One thing not on Marin’s resume? Professional pitching experience. He pitched at Los Angeles Valley College from 2001-02 and at the University of Arkansas-Little Rock from 2003-04. But these days, successful pitching coaches don’t always follow the same path.
Wes Johnson, who worked with Pirates manager Derek Shelton the last two years in Minnesota, had no professional coaching experience before he became the Twins’ pitching coach in November 2018. Reds pitching coach Derek Johnson didn’t pitch professionally, making the leap from college pitcher to college pitching coach.
“One thing we have to be very cognizant of is where guys played or where they coached is not as important anymore, because players in today's game, they want information,” Shelton said during the Winter Meetings. “They want to get better. They want to know how they're going to get better, so we have to have somebody who's very well-versed in all of these things.
“Someone that has advanced knowledge of how the game is played, and that's not just with data, but it's with tech and being able to use those things. Because the way that we can measure how things are done or how pitches are thrown or how our body is going to recover is a big part of it, and I think we have to stay ahead of that.”
Speaking at the Winter Meetings, Brault also mentioned the impact a younger, analytically savvy pitching coach might have on the Bucs.

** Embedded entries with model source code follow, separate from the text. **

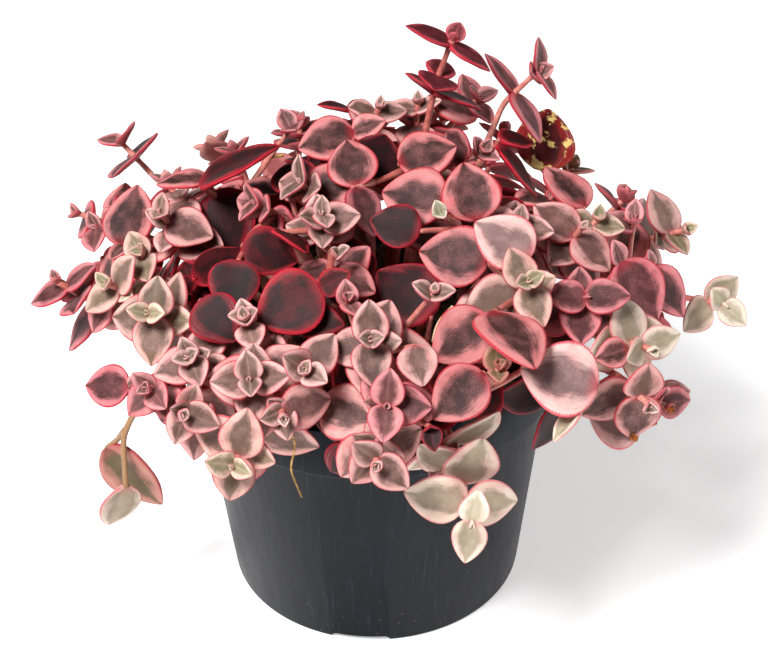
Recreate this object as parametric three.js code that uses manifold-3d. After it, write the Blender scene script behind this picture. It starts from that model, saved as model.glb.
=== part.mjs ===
// A trailing crassula marginalis in a 12 cm plastic nursery pot: the pot, the soil that fills it,
// and the plant as leafy stems that stand in holes in the soil. Millimetres, +Z up; the origin is
// the middle of the pot's underside, and -Y is the side that the list of shoots is read from.
import * as THREE from "three";
import { mergeVertices } from "three/addons/utils/BufferGeometryUtils.js";
import Module from "manifold-3d";

const wasm = await Module();
wasm.setup();

// Driving sizes of the pot.
const POT_HEIGHT = 94;
const COLLAR_RADIUS = 60;
const COLLAR_BOTTOM = 76;
const SHOULDER_RADIUS = 55.7;
const FOOT_RADIUS = 47.5;
const WALL = 1.4;
const FOOT_RING_WIDTH = 4;
const FLOOR_RAISE = 2.5;
const HUB_RADIUS = 16;
const FLOOR_THICKNESS = 1.5;
const FLOOR_BEVEL = 1.5;
const POT_SIDES = 36;
const DRAIN_HOLES = 8;
const DRAIN_RADIUS = 4;
const DRAIN_CIRCLE = 30;
const DRAIN_SIDES = 6;
const FOOT_NOTCHES = 4;
const NOTCH_HEIGHT = 1.8;
const NOTCH_WIDTH = 19;
const NOTCH_SLANT = 1.5;
const NOTCH_DEPTH = 10;
const NOTCH_AZIMUTH = 263.4;

// Driving sizes of the soil and the plant.
const SOIL_TOP = 84;
const SOIL_SHOULDER = [2.5, 2];
const TOUCH_GAP = 0.3;
const CUT_BEYOND = 1;
const STEM_RADIUS = 1.3;
const BRANCH_RADIUS = 1.05;
const ROOT_DEPTH = 7;
const ROOT_REACH = 50;
const ROOT_SPACING = 7.6;
const CANOPY_CENTRE = [3, 0, 100];
const CANOPY_REACH = [94, 92, 42];
const CLEARANCE = 0.38;
const POT_CLEARANCE = 1;
const PATH_CLEARANCE = 1;
const NEAR_PATH = 4;
const NEAR_LEAF = 1.5;
const ABOVE_HOLE = 3;
const MOST_STEMS = 56;
const FILL_SPACING = 18.5;
const SHADE_SPACING = 27;
const SHADE_DEPTH = 0.76;
const OLDER_LEAVES = [15.5, 18.5];
const JOINT_SPACING = 16;
const PATH_STEP = 2.5;
const CURVE_STEPS = 24;
const GOLDEN_ANGLE = Math.PI * (3 - Math.sqrt(5));
const SEED = 2711;

// One shoot: its kind of colour, where its tip stands, [azimuth, elevation, spin] of the way the
// tip faces in degrees, its leaf pairs from the tip down in lengths, and the lengths of stem
// between them where they are drawn out.
function shoot(tint, tip, faces, pairs, gaps = []) {
  return { tint, tip, faces, pairs, gaps };
}

// The stems that the front shows.
const STEMS = [
  shoot("lime", [-63, -43, 125], [262, 46, 0], [[7.5, 7.5], [12, 14], [16.5, 11]]),
  shoot("pink", [-51, -59, 121], [266, 50, 20], [[6, 6], [7.5, 10], [13, 7]]),
  shoot("rose", [-62, -65, 115], [243, 44, 60], [[4.5, 4.5], [7.5, 10], [11.5, 12]]),
  shoot("pink", [-52, -74, 113], [289, 27, 60], [[4, 4], [7, 11], [10.5, 9.5]]),
  shoot("lime", [-38, -85, 104], [268, 24, 345], [[7.5, 9], [14, 13], [16.5, 11]]),
  shoot("pink", [-33, -72, 123], [270, 50, 95], [[9, 7.5], [12, 11.5], [12.5, 11]]),
  shoot("pink", [-18, -72, 126], [270, 50, 50], [[4.5, 4.5], [10, 9], [9, 13]]),
  shoot("pink", [-24, -81, 117], [278, 22, 95], [[4, 4], [8, 15], [9.5, 7.5]]),
  shoot("pink", [0, -67, 132], [270, 45, 0], [[6, 6], [12, 12.5], [13, 9.5]]),
  shoot("rose", [4, -82, 121], [270, 47, 85], [[10.5, 11], [8, 12.5], [0, 13]]),
  shoot("pink", [1, -92, 109], [270, 23, 50], [[4, 4], [9.5, 12], [11, 14.5], [9.5, 9.5]]),
  shoot("cream", [27, -86, 83], [272, 33, 80], [[10.5, 12], [18, 15.5], [0, 17]]),
  shoot("pink", [-20, 1, 141], [201, 35, 115], [[9, 9], [11.5, 11.5]]),
  shoot("pink", [-14, -19, 142], [296, 57, 80], [[6.5, 8], [9, 12], [9.5, 10]]),
  shoot("rose", [-33, -7, 139], [207, 24, 110], [[8, 8], [10.5, 10.5]]),
  shoot("pink", [-63, 3, 130], [262, 60, 80], [[7, 7], [8, 15], [10.5, 15]]),
  shoot("lime", [44, -46, 136], [270, 45, 20], [[6.5, 6.5], [12, 13], [17.5, 11.5]]),
  shoot("pink", [17, 15, 142], [270, 47, 0], [[3.5, 3.5], [5.5, 5], [7, 10.5], [15.5, 8]]),
  shoot("pink", [3, 63, 132], [317, 63, 55], [[4.5, 4.5], [11.5, 10.5], [15.5, 14.5]]),
  shoot("pink", [16, 71, 129], [272, 75, 265], [[4.5, 4.5], [9.5, 11]]),
  shoot("lime", [-77, -23, 122], [232, 45, 150], [[5.5, 5.5], [12, 13], [8, 8]]),
  shoot("rose", [-92, 26, 116], [198, 34, 135], [[4.5, 4.5], [14, 11.5], [11.5, 15.5]]),
  shoot("rose", [-94, -11, 115], [195, 67, 175], [[4.5, 3.5], [12.5, 12]]),
  shoot("rose", [-80, 51, 127], [165, 57, 265], [[9, 10.5], [14.5, 14.5]], [6]),
  shoot("crimson", [26, 45, 165], [9, 64, 340], [[7, 4], [15, 15], [14, 12], [16, 11]], [1.5, 11, 5]),
  shoot("rose", [53, 48, 152], [346, 32, 60], [[11, 11], [9, 7], [18, 16]], [1.5, 9]),
  shoot("pink", [62, -15, 134], [286, 52, 35], [[3.5, 3.5], [15.5, 14.5], [12, 9]]),
  shoot("lime", [98, 17, 112], [305, 40, 355], [[5, 5], [15.5, 9.5], [9, 13]]),
  shoot("cream", [107, -8, 101], [285, 28, 125], [[9, 10], [13, 12]], [5]),
  shoot("cream", [79, -50, 115], [295, 18, 90], [[4, 4], [9.5, 12.5], [12.5, 14]]),
  shoot("pink", [78, -60, 103], [275, 6, 355], [[4.5, 4.5], [12.5, 14.5], [16.5, 9.5]]),
  shoot("old", [31, -21, 141], [270, 52, 100], [[18.5, 0]]),
  shoot("old", [-5, 34, 139], [272, 66, 195], [[18, 11]]),
  shoot("pink", [43, -20, 139], [283, 64, 70], [[6, 6], [11.5, 11.5], [12.5, 12.5]]),
  shoot("pink", [-35, -53, 130], [259, 65, 110], [[4.5, 4.5], [6.5, 6.5], [10.5, 8]]),
  shoot("rose", [61, -40, 126], [271, 55, 0], [[13, 12], [11, 13]]),
  shoot("cream", [-76, -38, 57], [305, -5, 245], [[16, 0]]),
];

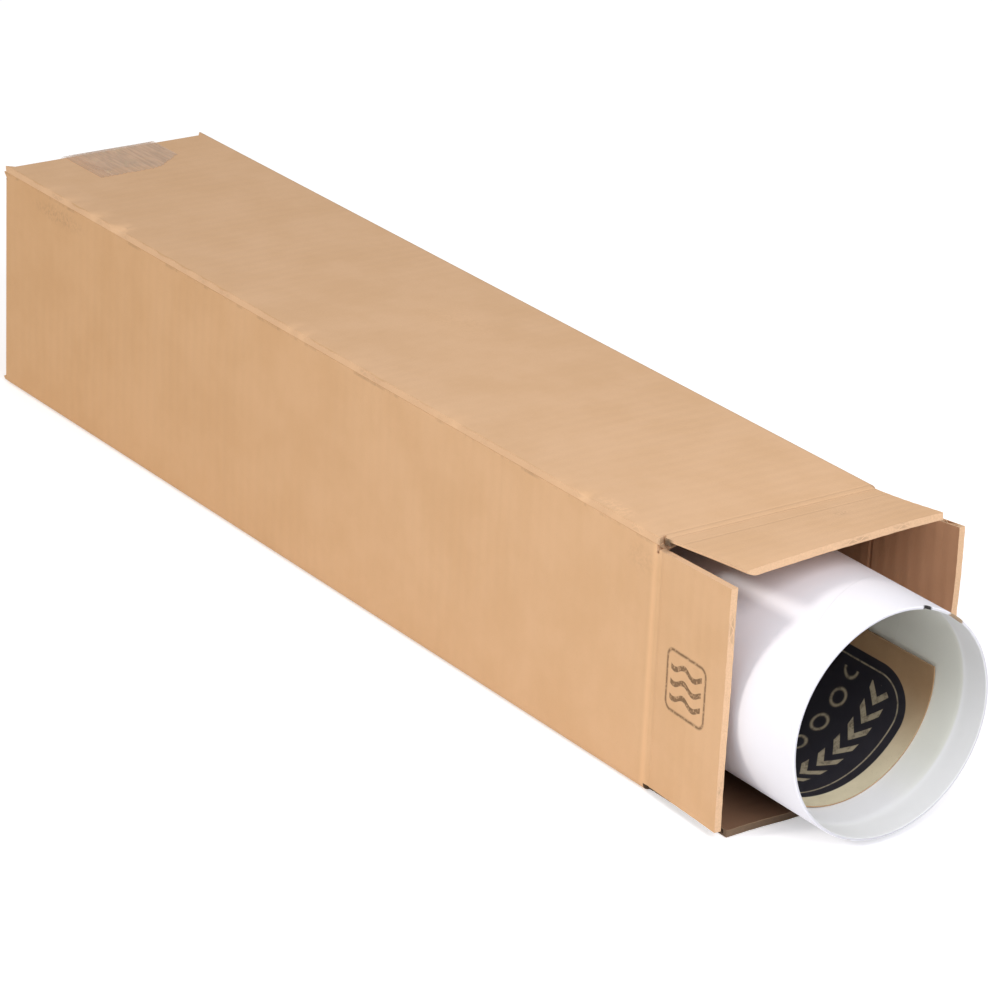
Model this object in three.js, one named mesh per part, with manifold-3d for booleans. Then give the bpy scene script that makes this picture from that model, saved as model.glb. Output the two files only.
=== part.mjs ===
// Square mailing tube: a long corrugated carton, taped shut at its far end and open at its front,
// with a round white postal tube drawn part of the way out and a curled sheet inside that tube.
// Millimetres. X runs across the carton, Y along it with the open end at -Y, Z is up.
import * as THREE from 'three';
import { mergeVertices } from 'three/addons/utils/BufferGeometryUtils.js';
import Module from 'manifold-3d';

const wasm = await Module();
wasm.setup();

// Carton sleeve
const TUBE_PLAY = 6; // the inside of the carton is this much wider and higher than the round tube
const BOARD = 3; // thickness of the corrugated board
const CARTON_LENGTH = 498; // front crease to the outside of the closed end
const FOLD_RADIUS = 3; // outside radius where the board folds
const FOLD_STEPS = 6; // facets round a fold

// Front flaps
const FLAP_LENGTH = 45.5;
const SLOT_WIDTH = 3.4; // board cut away beside each flap, from the outside of the carton
const SLOT_DEPTH = 3; // how far a slot runs past the crease into the sleeve
const HINGE_GAP = 0.5; // crushed board left out between sleeve and flap
const TOP_LIFT_DEG = 5; // the top flap stands a little proud
const SIDE_SPLAY_DEG = 3; // the side flaps lean outwards

// Flaps folded shut at the far end
const END_GAP = 2; // left open where each pair of flaps should meet

// Corrugated section of the flaps
const LINER = 0.4; // paper of the two flat faces
const MEDIUM = 0.35; // paper of the wave between them
const FLUTE_PITCH = 6.5; // one full wave
const CRUSHED_EDGE = 1.6; // pressed solid at the crease and at the cut edge
const FLUTE_MIN_HEIGHT = 0.12; // height at which a flute closes against its liner
const FLUTE_STEPS = 8; // facets along one flute

// Glued seam along the upper left edge
const TAB_WIDTH = 32;
const TAB_THICKNESS = 2.2; // the tab is pressed when it is glued
const TAB_TAPER = 9; // the tab's ends are cut back at an angle
const SEAM_GROOVE_WIDTH = 1.4; // between the raw edge of the top panel and the fold of the left one
const SEAM_GROOVE_DEPTH = 1.3;

// Tape that holds the far end shut
const TAPE_WIDTH = 48;
const TAPE_THICKNESS = 0.25;
const TAPE_GAP = 0.1;
const TAPE_TONGUE = 38; // length of tape on the top panel
const TAPE_STOP = 6; // the tape ends this far above the underside

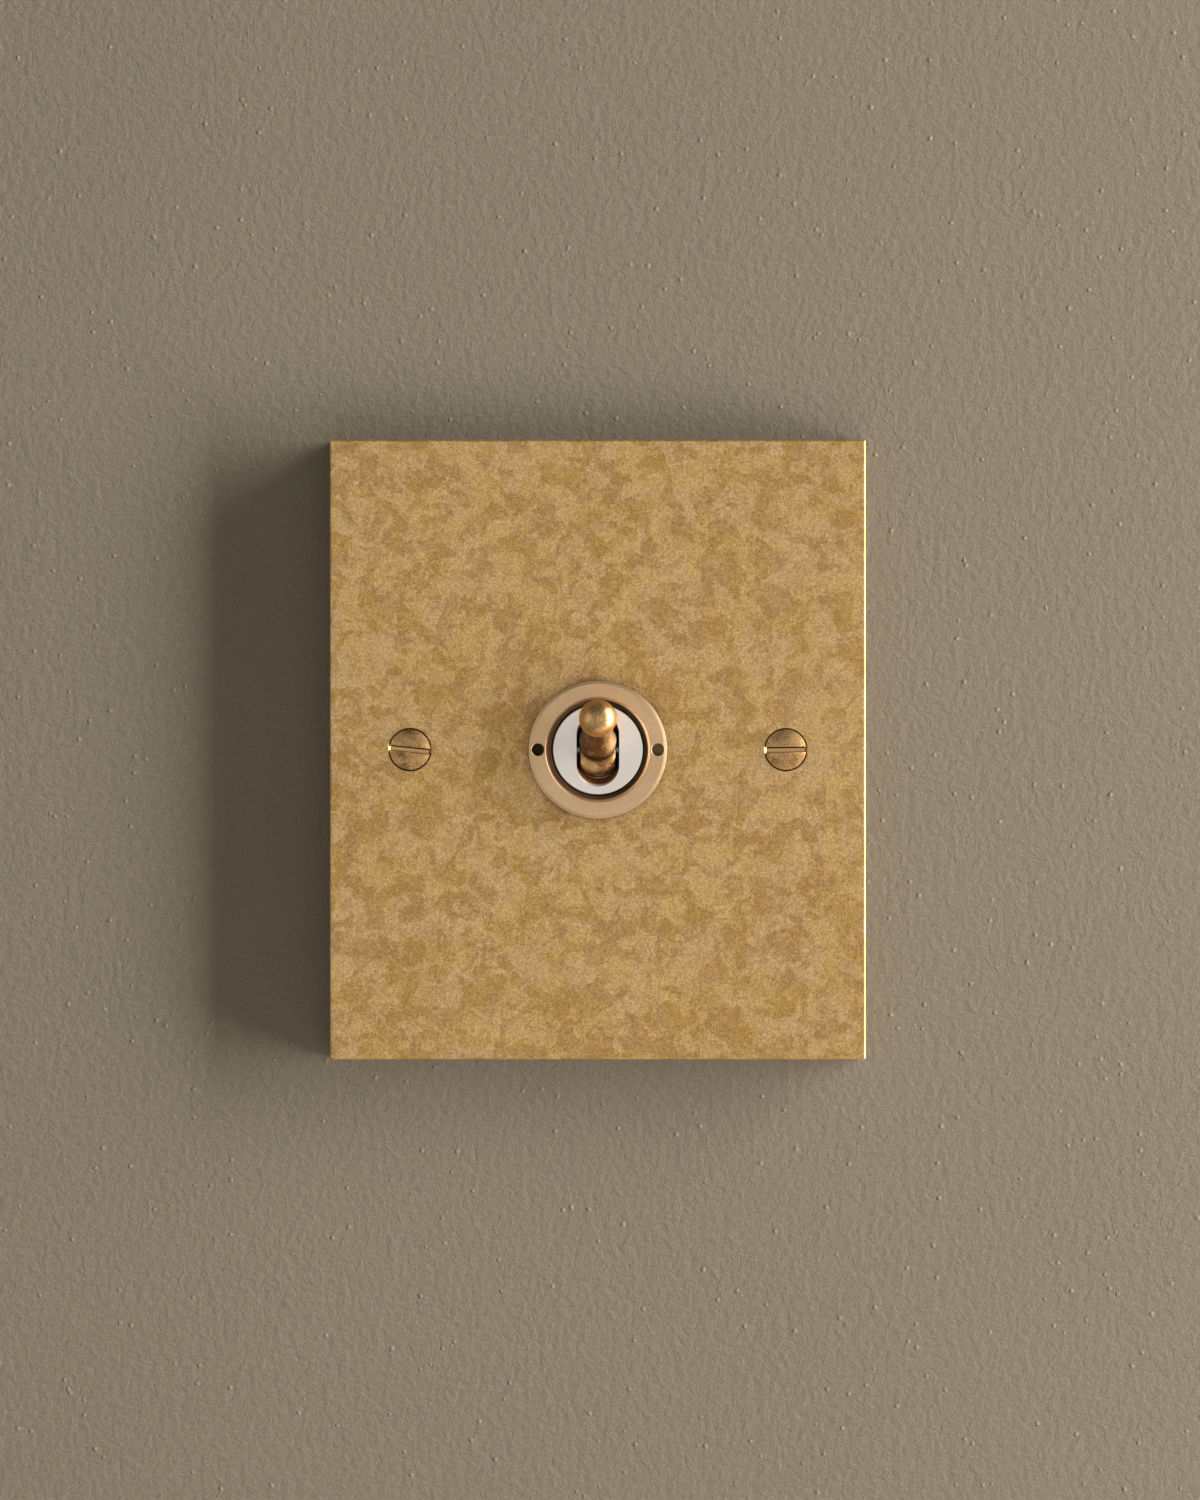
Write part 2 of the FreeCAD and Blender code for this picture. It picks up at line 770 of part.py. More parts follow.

“It's just a different time that we're in now. I think it'd be cool if they went a little bit younger, somebody that was more interested in the analytics,” Brault said last week. “We have Meccage, who has really gotten into it, and he's done his best to learn everything. That's been helpful. But I think if that's kind of the direction we're going to go, then we need to have a guy that's knowledgeable about that stuff.”